Requirement — Select every line containing the word "bodies" from the material, and copy those lines.

Data section —
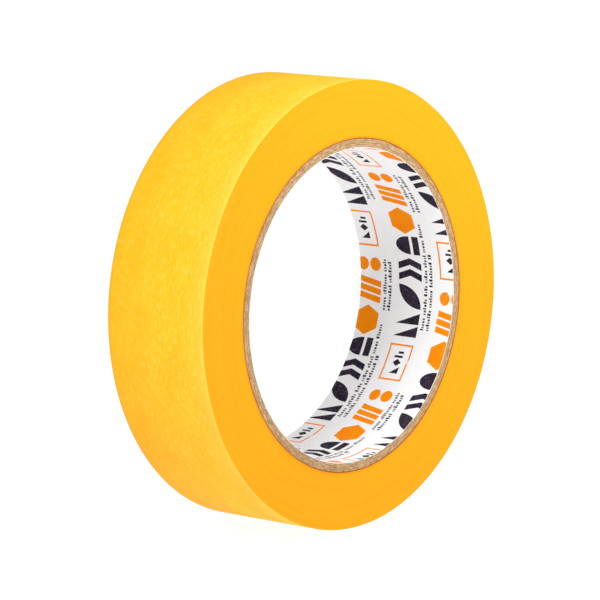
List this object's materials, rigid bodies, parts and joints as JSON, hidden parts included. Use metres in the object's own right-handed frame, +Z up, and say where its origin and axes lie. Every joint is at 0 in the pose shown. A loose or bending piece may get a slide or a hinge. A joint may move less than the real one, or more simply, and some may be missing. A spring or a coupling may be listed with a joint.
{
  "type": "masking tape roll",
  "caption": "Roll of yellow washi paper masking tape wound on a kraft paper core with a printed white liner; its free end peels away.",
  "frame": {"origin": "on the surface that the roll stands on, straight below the roll's centre", "axes": "+Y along the roll's axis, from its front face to its back face; +Z up through the roll's centre; +X towards the side where the tape's free end lies"},
  "size_m": [0.1088, 0.03, 0.1088],
  "materials": {
    "washi_tape": "satin",
    "kraft_paper": "matte",
    "liner_paper": "satin"
  },
  "bodies": {
    "roll": {"core_liner": "liner_paper", "core_ply_1": "kraft_paper", "core_ply_2": "kraft_paper", "core_ply_3": "kraft_paper", "core_ply_4": "kraft_paper", "wound_tape": "washi_tape"},
    "lead_1": {"tape_lead_1": "washi_tape"},
    "lead_2": {"tape_lead_2": "washi_tape"},
    "lead_3": {"tape_lead_3": "washi_tape"},
    "lead_4": {"tape_lead_4": "washi_tape"},
    "lead_5": {"tape_lead_5": "washi_tape"},
    "lead_6": {"tape_lead_6": "washi_tape"}
  },
  "joints": [
    {"name": "tape_end_peel", "type": "hinge", "parent": "roll", "child": "lead_1", "pos_m": [0.02567, 0, 0.1024], "axis": [0, -1, 0], "range_deg": [0, 90]},
    {"name": "tape_end_bend_2", "type": "hinge", "parent": "lead_1", "child": "lead_2", "pos_m": [0.03455, 0, 0.09647], "axis": [0, -1, 0], "range_deg": [0, 14]},
    {"name": "tape_end_bend_3", "type": "hinge", "parent": "lead_2", "child": "lead_3", "pos_m": [0.0421, 0, 0.08892], "axis": [0, -1, 0], "range_deg": [0, 14]},
    {"name": "tape_end_bend_4", "type": "hinge", "parent": "lead_3", "child": "lead_4", "pos_m": [0.04803, 0, 0.08005], "axis": [0, -1, 0], "range_deg": [0, 14]},
    {"name": "tape_end_bend_5", "type": "hinge", "parent": "lead_4", "child": "lead_5", "pos_m": [0.05212, 0, 0.07018], "axis": [0, -1, 0], "range_deg": [0, 14]},
    {"name": "tape_end_bend_6", "type": "hinge", "parent": "lead_5", "child": "lead_6", "pos_m": [0.0542, 0, 0.05971], "axis": [0, -1, 0], "range_deg": [0, 14]}
  ],
  "couplings": [
    {"joint": "tape_end_bend_2", "follows": "tape_end_peel", "ratio": 0.15},
    {"joint": "tape_end_bend_3", "follows": "tape_end_peel", "ratio": 0.15},
    {"joint": "tape_end_bend_4", "follows": "tape_end_peel", "ratio": 0.15},
    {"joint": "tape_end_bend_5", "follows": "tape_end_peel", "ratio": 0.15},
    {"joint": "tape_end_bend_6", "follows": "tape_end_peel", "ratio": 0.15}
  ]
}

Response to the task —
List this object's materials, rigid bodies, parts and joints as JSON, hidden parts included. Use metres in the object's own right-handed frame, +Z up, and say where its origin and axes lie. Every joint is at 0 in the pose shown. A loose or bending piece may get a slide or a hinge. A joint may move less than the real one, or more simply, and some may be missing. A spring or a coupling may be listed with a joint.
  "bodies": {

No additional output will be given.